• _SUPPLIED INFORMATION_
☆ ☆ ☆

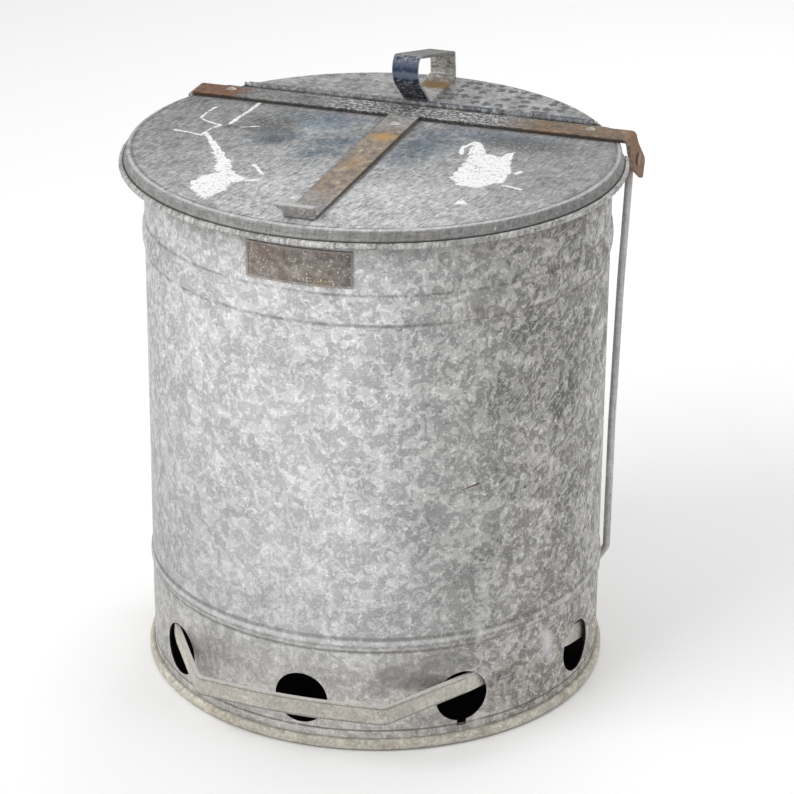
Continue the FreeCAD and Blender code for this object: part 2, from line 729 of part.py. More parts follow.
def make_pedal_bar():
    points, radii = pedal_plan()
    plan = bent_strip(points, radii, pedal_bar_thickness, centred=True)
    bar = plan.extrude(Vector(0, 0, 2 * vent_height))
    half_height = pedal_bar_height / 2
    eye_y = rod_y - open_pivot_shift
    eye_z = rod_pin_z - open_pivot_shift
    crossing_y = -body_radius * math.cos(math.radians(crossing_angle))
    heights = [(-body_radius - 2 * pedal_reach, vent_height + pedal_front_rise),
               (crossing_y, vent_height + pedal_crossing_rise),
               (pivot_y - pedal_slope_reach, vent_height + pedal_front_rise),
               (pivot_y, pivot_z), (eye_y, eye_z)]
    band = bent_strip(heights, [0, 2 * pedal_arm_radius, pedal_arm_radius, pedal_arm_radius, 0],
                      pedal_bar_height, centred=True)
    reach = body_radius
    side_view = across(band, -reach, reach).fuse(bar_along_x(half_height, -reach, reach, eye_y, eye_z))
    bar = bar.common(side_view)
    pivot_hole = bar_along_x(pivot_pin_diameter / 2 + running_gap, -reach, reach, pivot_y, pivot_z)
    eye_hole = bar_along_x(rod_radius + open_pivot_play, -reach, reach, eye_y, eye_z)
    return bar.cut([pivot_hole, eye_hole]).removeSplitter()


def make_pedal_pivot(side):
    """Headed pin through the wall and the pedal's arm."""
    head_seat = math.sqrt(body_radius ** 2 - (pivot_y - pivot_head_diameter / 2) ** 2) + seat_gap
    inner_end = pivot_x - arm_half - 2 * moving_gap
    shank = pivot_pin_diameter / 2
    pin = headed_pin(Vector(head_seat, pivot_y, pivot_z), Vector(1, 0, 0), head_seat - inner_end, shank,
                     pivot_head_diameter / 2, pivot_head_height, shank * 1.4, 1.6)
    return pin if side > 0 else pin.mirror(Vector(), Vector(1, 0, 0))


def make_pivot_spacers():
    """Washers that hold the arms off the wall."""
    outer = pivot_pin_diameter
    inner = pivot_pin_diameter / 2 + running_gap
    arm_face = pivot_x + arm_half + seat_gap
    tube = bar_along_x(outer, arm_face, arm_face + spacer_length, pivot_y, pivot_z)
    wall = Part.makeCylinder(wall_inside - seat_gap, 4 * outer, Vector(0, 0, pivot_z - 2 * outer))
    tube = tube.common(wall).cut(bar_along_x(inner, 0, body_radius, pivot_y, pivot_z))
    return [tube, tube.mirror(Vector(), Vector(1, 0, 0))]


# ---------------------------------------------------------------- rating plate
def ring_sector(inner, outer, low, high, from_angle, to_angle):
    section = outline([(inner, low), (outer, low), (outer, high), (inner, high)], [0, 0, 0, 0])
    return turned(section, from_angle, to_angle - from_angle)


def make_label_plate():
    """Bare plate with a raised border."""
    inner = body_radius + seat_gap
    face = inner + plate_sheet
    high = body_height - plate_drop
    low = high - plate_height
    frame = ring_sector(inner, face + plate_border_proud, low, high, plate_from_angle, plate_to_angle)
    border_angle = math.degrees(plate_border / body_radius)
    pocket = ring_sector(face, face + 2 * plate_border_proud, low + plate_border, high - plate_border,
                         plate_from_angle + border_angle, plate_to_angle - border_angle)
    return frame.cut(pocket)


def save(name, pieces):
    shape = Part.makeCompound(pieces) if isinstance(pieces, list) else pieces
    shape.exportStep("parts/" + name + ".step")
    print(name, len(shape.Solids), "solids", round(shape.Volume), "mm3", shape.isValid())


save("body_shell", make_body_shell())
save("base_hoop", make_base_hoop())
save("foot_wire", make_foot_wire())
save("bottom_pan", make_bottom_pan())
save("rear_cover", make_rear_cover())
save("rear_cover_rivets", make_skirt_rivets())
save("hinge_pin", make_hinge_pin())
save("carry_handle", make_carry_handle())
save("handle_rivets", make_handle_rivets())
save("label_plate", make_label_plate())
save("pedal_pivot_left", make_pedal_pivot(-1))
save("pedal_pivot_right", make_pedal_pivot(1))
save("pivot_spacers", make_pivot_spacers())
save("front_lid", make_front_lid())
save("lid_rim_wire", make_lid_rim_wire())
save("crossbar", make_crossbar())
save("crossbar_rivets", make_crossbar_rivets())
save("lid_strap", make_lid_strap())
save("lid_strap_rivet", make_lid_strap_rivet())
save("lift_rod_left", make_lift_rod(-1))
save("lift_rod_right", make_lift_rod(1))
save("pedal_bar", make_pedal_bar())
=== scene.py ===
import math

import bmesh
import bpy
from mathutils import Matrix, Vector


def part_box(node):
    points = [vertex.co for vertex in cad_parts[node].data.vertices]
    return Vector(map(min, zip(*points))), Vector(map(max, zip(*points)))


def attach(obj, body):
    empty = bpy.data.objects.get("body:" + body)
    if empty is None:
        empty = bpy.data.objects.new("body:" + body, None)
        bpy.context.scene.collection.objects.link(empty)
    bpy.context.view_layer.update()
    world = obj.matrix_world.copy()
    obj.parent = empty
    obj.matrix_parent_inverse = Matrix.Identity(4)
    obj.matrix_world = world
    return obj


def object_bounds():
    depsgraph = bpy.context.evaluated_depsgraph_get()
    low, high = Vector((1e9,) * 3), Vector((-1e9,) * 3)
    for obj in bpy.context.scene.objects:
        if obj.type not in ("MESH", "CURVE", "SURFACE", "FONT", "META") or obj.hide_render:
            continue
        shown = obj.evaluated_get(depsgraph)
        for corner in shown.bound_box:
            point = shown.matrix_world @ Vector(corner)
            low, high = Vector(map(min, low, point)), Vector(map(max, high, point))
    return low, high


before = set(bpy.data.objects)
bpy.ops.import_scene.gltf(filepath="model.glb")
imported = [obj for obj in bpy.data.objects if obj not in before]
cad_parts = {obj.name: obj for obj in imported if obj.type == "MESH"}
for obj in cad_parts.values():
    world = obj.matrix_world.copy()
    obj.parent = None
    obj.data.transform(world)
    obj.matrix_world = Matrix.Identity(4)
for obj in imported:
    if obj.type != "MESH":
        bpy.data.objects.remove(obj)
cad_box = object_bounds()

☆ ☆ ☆

• _EXERCISE DETAILS_
Each line from the one bearing "return frame.cut(pocket)" through the one bearing "low, high = Vector((1e9,)" is to be duplicated without change; all remaining lines are to be left out.

• _THE RESULT_
    return frame.cut(pocket)


def save(name, pieces):
    shape = Part.makeCompound(pieces) if isinstance(pieces, list) else pieces
    shape.exportStep("parts/" + name + ".step")
    print(name, len(shape.Solids), "solids", round(shape.Volume), "mm3", shape.isValid())


save("body_shell", make_body_shell())
save("base_hoop", make_base_hoop())
save("foot_wire", make_foot_wire())
save("bottom_pan", make_bottom_pan())
save("rear_cover", make_rear_cover())
save("rear_cover_rivets", make_skirt_rivets())
save("hinge_pin", make_hinge_pin())
save("carry_handle", make_carry_handle())
save("handle_rivets", make_handle_rivets())
save("label_plate", make_label_plate())
save("pedal_pivot_left", make_pedal_pivot(-1))
save("pedal_pivot_right", make_pedal_pivot(1))
save("pivot_spacers", make_pivot_spacers())
save("front_lid", make_front_lid())
save("lid_rim_wire", make_lid_rim_wire())
save("crossbar", make_crossbar())
save("crossbar_rivets", make_crossbar_rivets())
save("lid_strap", make_lid_strap())
save("lid_strap_rivet", make_lid_strap_rivet())
save("lift_rod_left", make_lift_rod(-1))
save("lift_rod_right", make_lift_rod(1))
save("pedal_bar", make_pedal_bar())
=== scene.py ===
import math

import bmesh
import bpy
from mathutils import Matrix, Vector


def part_box(node):
    points = [vertex.co for vertex in cad_parts[node].data.vertices]
    return Vector(map(min, zip(*points))), Vector(map(max, zip(*points)))


def attach(obj, body):
    empty = bpy.data.objects.get("body:" + body)
    if empty is None:
        empty = bpy.data.objects.new("body:" + body, None)
        bpy.context.scene.collection.objects.link(empty)
    bpy.context.view_layer.update()
    world = obj.matrix_world.copy()
    obj.parent = empty
    obj.matrix_parent_inverse = Matrix.Identity(4)
    obj.matrix_world = world
    return obj


def object_bounds():
    depsgraph = bpy.context.evaluated_depsgraph_get()
    low, high = Vector((1e9,) * 3), Vector((-1e9,) * 3)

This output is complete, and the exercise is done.